● **Do this**
Reply with one number only, the count of lines holding the string "axes".

● **Supplied data**
⟨

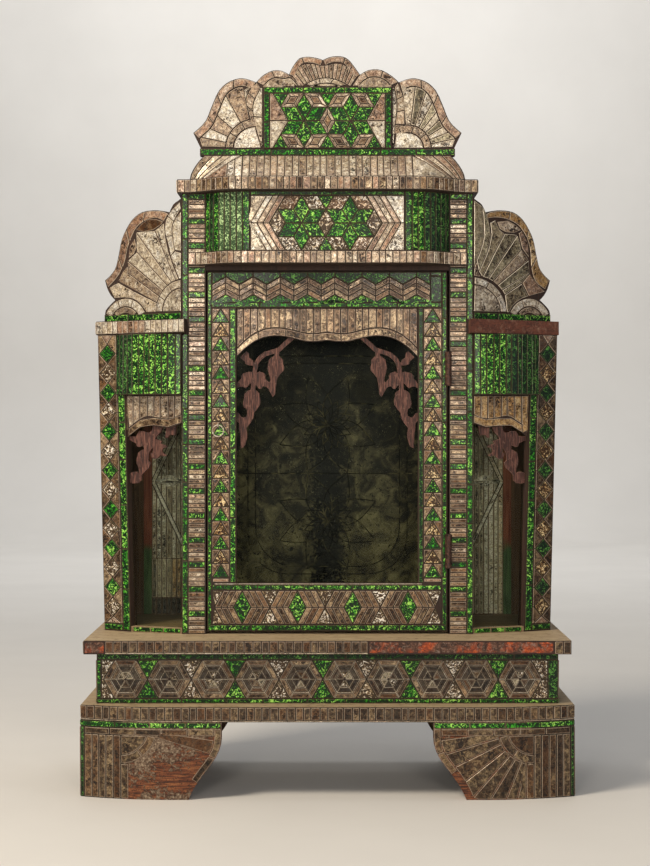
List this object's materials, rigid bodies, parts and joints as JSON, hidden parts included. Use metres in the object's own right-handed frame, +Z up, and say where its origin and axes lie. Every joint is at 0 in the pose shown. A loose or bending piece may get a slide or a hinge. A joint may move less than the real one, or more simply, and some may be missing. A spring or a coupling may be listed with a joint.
{
  "type": "wooden house shrine",
  "caption": "Wooden house shrine cabinet with a hinged glazed door, canted glazed wings, cornices, shell crests and bracket feet.",
  "frame": {"origin": "on the floor, under the middle of the shrine's bounding box", "axes": "+Z up, front of the shrine towards -Y, +X to the viewer's right"},
  "size_m": [0.717, 0.316, 1.0835],
  "materials": {
    "silver_mosaic": "wood faced with strips of aged silvered glass",
    "green_mosaic": "wood faced with green glass over crinkled foil",
    "bare_wood": "bare red-brown timber",
    "carved_wood": "carved and stained openwork",
    "clear_glass": "old window glass",
    "aged_mirror": "darkened and de-silvered mirror",
    "rusty_iron": "rusted"
  },
  "bodies": {
    "cabinet": {"foot_front_left": "silver_mosaic", "foot_front_right": "silver_mosaic", "foot_back_left": "silver_mosaic", "foot_back_right": "silver_mosaic", "plinth_ledge": "silver_mosaic", "frieze_front": "silver_mosaic", "frieze_back": "bare_wood", "frieze_left": "silver_mosaic", "frieze_right": "silver_mosaic", "altar_ledge": "bare_wood", "cabinet_floor": "bare_wood", "back_panel": "bare_wood", "back_mirror": "aged_mirror", "lintel": "green_mosaic", "pier_left": "silver_mosaic", "pier_right": "silver_mosaic", "corner_post_left": "silver_mosaic", "corner_post_right": "silver_mosaic", "wing_side_left": "bare_wood", "wing_side_right": "bare_wood", "partition_left": "bare_wood", "partition_right": "bare_wood", "wing_glass_left": "clear_glass", "wing_glass_right": "clear_glass", "wing_valance_left": "silver_mosaic", "wing_valance_right": "silver_mosaic", "wing_bracket_left": "carved_wood", "wing_bracket_right": "carved_wood", "wing_drum_left": "green_mosaic", "wing_drum_right": "green_mosaic", "wing_shelf_left": "silver_mosaic", "wing_shelf_right": "bare_wood", "side_rail_left": "green_mosaic", "side_rail_right": "green_mosaic", "side_crest_left": "silver_mosaic", "side_crest_right": "silver_mosaic", "lower_cornice": "silver_mosaic", "upper_cornice": "silver_mosaic", "fascia_star_panel": "silver_mosaic", "fascia_drum_left": "green_mosaic", "fascia_drum_right": "green_mosaic", "roof_hood": "silver_mosaic", "top_rail": "green_mosaic", "top_crest": "silver_mosaic", "top_star_panel": "green_mosaic", "hinge_lower_pier_leaf": "rusty_iron", "hinge_upper_pier_leaf": "rusty_iron"},
    "door": {"door_stile_left": "silver_mosaic", "door_stile_right": "silver_mosaic", "door_top_rail": "silver_mosaic", "door_bottom_rail": "silver_mosaic", "door_glass": "clear_glass", "door_valance": "silver_mosaic", "door_bracket_left": "carved_wood", "door_bracket_right": "carved_wood", "hinge_lower_door_leaf": "rusty_iron", "hinge_upper_door_leaf": "rusty_iron", "ring_eye": "rusty_iron"},
    "ring": {"pull_ring": "rusty_iron"}
  },
  "joints": [
    {"name": "door_hinge", "type": "hinge", "parent": "cabinet", "child": "door", "pos_m": [0.1786, -0.0691, 0.497], "axis": [0, 0, 1], "range_deg": [0, 110]},
    {"name": "ring_swing", "type": "hinge", "parent": "door", "child": "ring", "pos_m": [-0.162, -0.066, 0.536], "axis": [-1, 0, 0], "range_deg": [-8, 170]}
  ]
}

⟩

● **Correct answer**
2